Conservatives like Mr. Stradling say that 1950s model is the cause of good things, but it may be an effect rather than a cause of stability. Brooks says, “Affluent conservatives often pat themselves on the back for having stable nuclear families. They preach that everybody else should build stable families too. But then they ignore one of the main reasons their own families are stable: They can afford to purchase the support that extended family used to provide—and that the people they preach at, further down the income scale, cannot.”

For the sake of argument, let’s take Mr. Stradling at his word for a moment and accept the proposition that stable marriages cause good things for kids and society. If that is true, why doesn’t he want to extend the institution to more people? If marriage between two committed adults causes such good outcomes, you’d want lots more committed adults marrying and creating kids, right? Luckily, we have in fact expanded the institution: many committed LGBTQ+ couples are marrying and raising kids—and it’s going great! One would expect lots of support for this from a marriage aficionado, but no.

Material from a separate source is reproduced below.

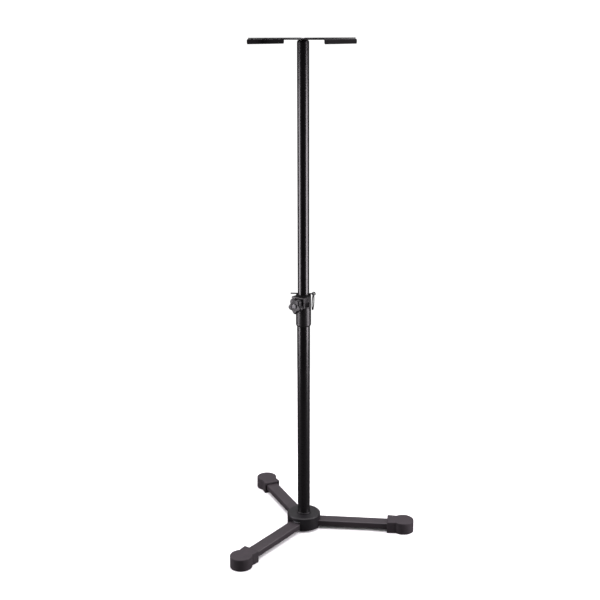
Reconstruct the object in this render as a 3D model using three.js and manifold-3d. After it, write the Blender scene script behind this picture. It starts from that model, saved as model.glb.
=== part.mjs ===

Only the straights should be married, he says, and they had better be “gender-normal” to boot: “Binary, gender-normal, husband and wife, married relationships are essential to the propagation of the next generation,” he writes, and that’s such a weird thing to say, because it’s obviously untrue.

I’ve saved the pièce de yikes résistance for last. Mr. Stradling writes: “If we do not have women and men willing to marry and bear and raise children, we will not survive as a society. (But there will be someone willing to immigrate here to supplant us.)” This is nationalist pronatalism verging on modern eugenics. As someone whose family would not exist without immigration, I find Mr. Stradling’s statement absurd and upsetting. My kids have a grandparent who is not only an immigrant, but an Arab, which appears to be the scariest kind of immigrant to Gary. We’re also not religious, yet here we are, having raised a whole entire family with kids graduating from college and getting married and everything. Are we supplanters?

Many might label Gary’s own family as a threat to society or as “supplanters” merely because they are Mormons—certainly the LDS have been seen as outsiders and have faced the same kinds of discrimination he is himself espousing. I don’t agree with that view. Mr. Stradling and his family are as much a part of society as I am, as my father-in-law is, as my child-free, LGBTQ+, Hindu, and/or Jewish friends are.

Unless we’re Ted Kaczynski and have deliberately retreated from society or are actively attacking it, we’re all in this together. We’re all part of society. Immigrants to the US who have lots of kids are creating lots of American kids, which is obvious to those who live outside their ethno-Christian bubble. Stradling cites France as a cautionary tale, without realizing that America is much more successful than France in integrating newcomers. Why? Because anyone can be an American. Stradling sees “America” as weak because his vision of it is so narrow. I see the country’s strength coming from its breadth. (Hat tip to this Jamelle Bouie piece I read this morning.)

The strength of our community and our country comes from the diversity of people in it. Gary is frightened because his vision leaves so many out; what’s left is an anemic, embattled “us” facing an insurgency of everyone else. Certainly his vision leaves my family out, as well as excluding all my LGBTQ+ friends and their families. According to that “supplant” quote from Mr. Stradling, we’re not only excluded from his society, we’re an active threat to it.

And this is where things slide from weird to dangerous. While I see America as a place that thrives on heterogeneity, Mr. Stradling has a purist “blood-and-soil” idea of who belongs that has led to genocide in the 20th century—the same century that saw the rise of the nuclear family he so cherishes. The Great Replacement language he invokes is inherently antisemitic; he can only deny the tie if he claims total ignorance of how loaded the word “supplant” is. Surely Mr. Stradling saw the footage from the deadly 2017 Unite the Right rally in Charlottesville, in which tiki-torch wielding white supremacists marched around screaming “You will not replace us” (alternated with “Jews will not replace us”). These are the same fears Mr. Stradling wrings his hands over in his letter. To acknowledge that ugly dogwhistle isn’t to perform woke histrionics. You’d have to be willfully deaf to miss it.

 

 

 

 

 

 

 

 

 

 

But he doesn’t stop there. If it seems I’m being hyperbolic by bringing up genocide, note that Stradling himself raised the specter: In his follow-on statements (see screen-capture above for more context), Mr. Stradling has dug in deeper by quoting President Putin in an alarmingly admiring way, and indicating that Christian Serbs massacred Muslims because Muslims were having more kids. In this view, genocide is a natural, understandable, and inevitable response to being less fertile. Stradling writes, “Concerning Kosovo, Putin has said, (paraphrase), ‘Conquest by high reproduction rates will not be allowed to stand!’ But I think, in addition to genocide, he has to get the cooperation of Russian women to succeed in that battle, and they are not cooperating. Whether that is good or bad depends on your perspective.”

Depending on your perspective? Depending on your perspective? Mr. Stradling, my perspective is that genocidal massacres and forced birth are not reasonable responses to racial and sexual anxiety. Please rethink your views and your words.